Este
texto se escapa de la temática de los anteriores, desde el 29 de octubre, que
vienen teniendo a Valencia y a su desastre meteorológico y humano, como objeto
de atención con toda justicia, dado el alcance tan enorme como alcanzó aquella
tragedia y el ingente esfuerzo que está suponiendo su reparación. En esta
Granada de mis entrañas, cada 2 de enero, desde hace ya 533 años, se conmemora,
según el poder dominante desde entonces, el final del poder musulmán de
occidente, simbolizado en el Reino de Granada, cuyas llaves entregó su rey
Boabdil a los Reyes Católicos cuando abandonó la Alhambra, su residencia
habitual y la de su dinastía nazarí, de más de 250 años ininterrumpidos, desde
1237 hasta el 2 de enero de 1492, la más larga de la península hasta el
momento, para establecerse en la Alpujarra granadina y almeriense, desde donde,
al cabo de año y medio, más o menos, dedicado a la holganza y a la caza, terminó
cansándose y cruzando el Estrecho para establecerse en Marruecos, en donde
terminó su vida como general del ejército marroquí, a las órdenes de su rey.
Desde
entonces, cada 2 de enero, se conmemora con honores militares la Toma de
Granada cuando Granada nunca se tomó militarmente, sino que fue entregada por
Boabdil, su rey, después de larguísimas negociaciones entre cristianos y
musulmanes en cuyos acuerdos finales tuvo que estampar su firma hasta el papa de Roma y en cuyo documento final, los
habitantes del reino granadino conseguían un absoluto respeto a su modo de
vida, lengua y cultura, que los castellanos llegaron a quejarse de que superaban a los que traían ellos,
que eran los invasores. Hay que decir, en honor a la verdad, que los
castellanos respetaron las condiciones pactadas sólo los primeros siete años.

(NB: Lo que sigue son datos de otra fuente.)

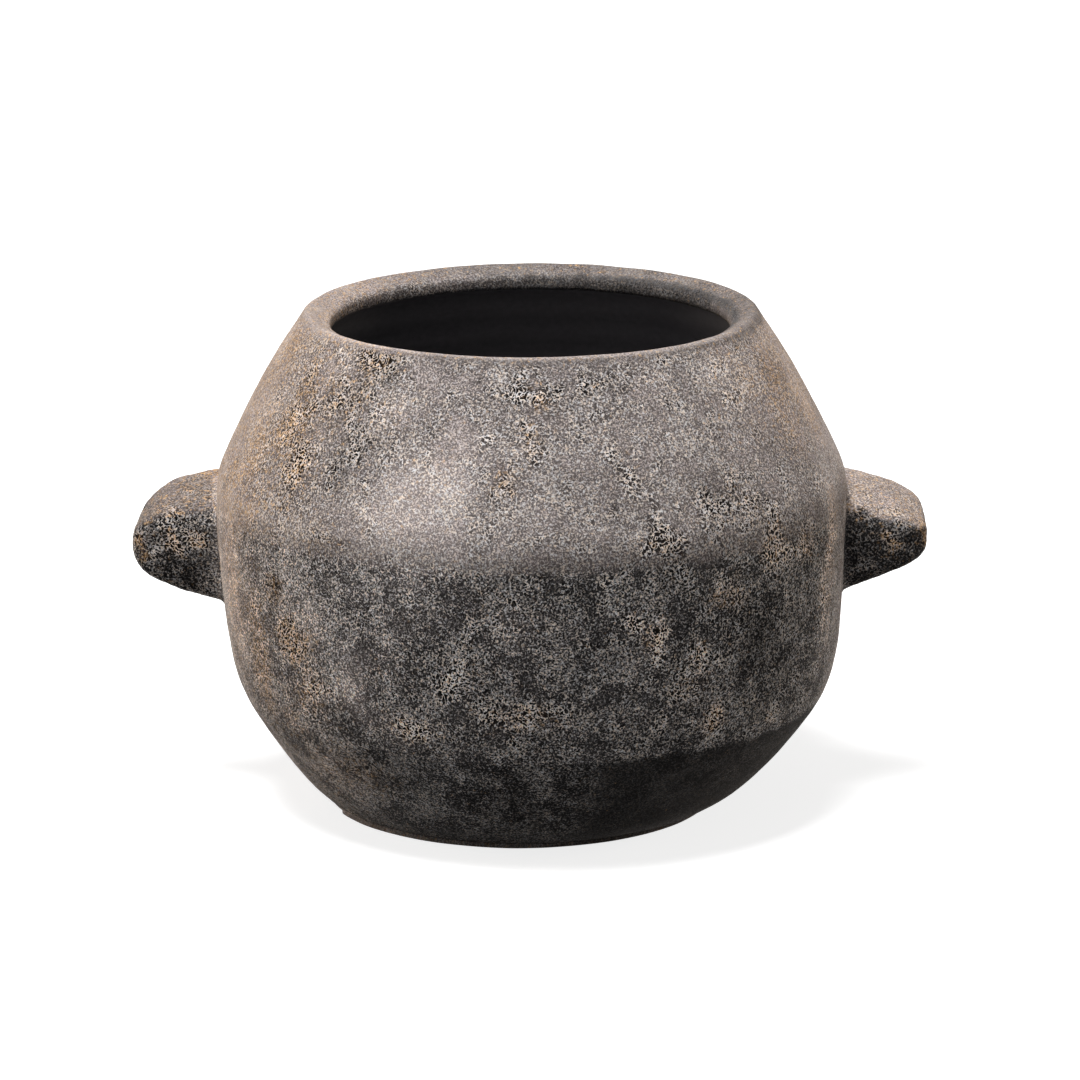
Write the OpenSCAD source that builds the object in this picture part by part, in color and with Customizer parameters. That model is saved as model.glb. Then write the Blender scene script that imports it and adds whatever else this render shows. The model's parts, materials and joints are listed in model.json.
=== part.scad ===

A
partir de entonces, las condiciones empezaron a dejar de cumplirse por parte
del poder castellano y lo que, hasta entonces había sido una convivencia
aceptable entre vencedores y vencidos se fue rompiendo progresivamente hasta
alcanzar la sublevación total la Navidad de 1558, que fue aplastada a sangre y
a fuego por Don Juan de Austria, hermano natural de rey Felipe II, después de
tres años de cruel enfrentamiento.
Desde
el final de la Guerra de los moriscos, como fueron llamados en adelante los
habitantes del antiguo Reino de Granada, las condiciones de vida de los
invadidos se fueron deteriorando progresivamente hasta que en 1909 llegó a publicarse
un Edicto Real, según el cual se les expulsaba de sus casas, bajo pena de
muerte si no se cumplía. Más de 300000 personas tuvieron que dejar sus espacios
vitales en un plazo de días, cruzar el Estrecho y desaparecer de Granada. Nunca
se cumplió a rajatabla aquella orden de expulsión porque muchos de los que se
fueron encontraron la manera de volver a la única tierra que conocían, pero es
verdad que desde la expulsión se convirtieron en perseguidos por cualquiera que
quisiera cobrarse la más mínima deuda, real o ficticia. España se sumió en una
profunda crisis cultural porque
desaparecieron de su suelo patrio muchos miles de profesionales de muy diversa
índole ocasionando una serie de huecos en agricultura y servicios profesionales
que tardaron muchos años en cubrirse.
La expulsión de los judíos de Al-Ándalus, un poco anterior a la de los moriscos, hace pocos años se intentó finalizar por parte del gobierno español reconociendo la ciudadanía española a todos sefardíes, repartidos por el mundo tras su expulsión de Sefarad, como ellos llaman a España, de lo cual, aunque tarde, me parece una hermosa corrección histórica de la que me alegro. Cuando cada día veo llegar esos cayucos, repletos de inmigrantes, no puedo dejar de pensar si muchos de ellos no serán descendientes de los que un día fueron expulsados de sus casas. Algunos puede que en sus lugares de origen guarden todavía, como oro en paño, las llaves de sus casas de Granada y del Albaicín, que un día se llevaron sus mayores. Un poco de tristeza sí que da ver lo poco que aprendemos de la vida y cómo vivimos secuencias y dramas que se repiten una otra vez, como si la cosa no fuera con nosotros.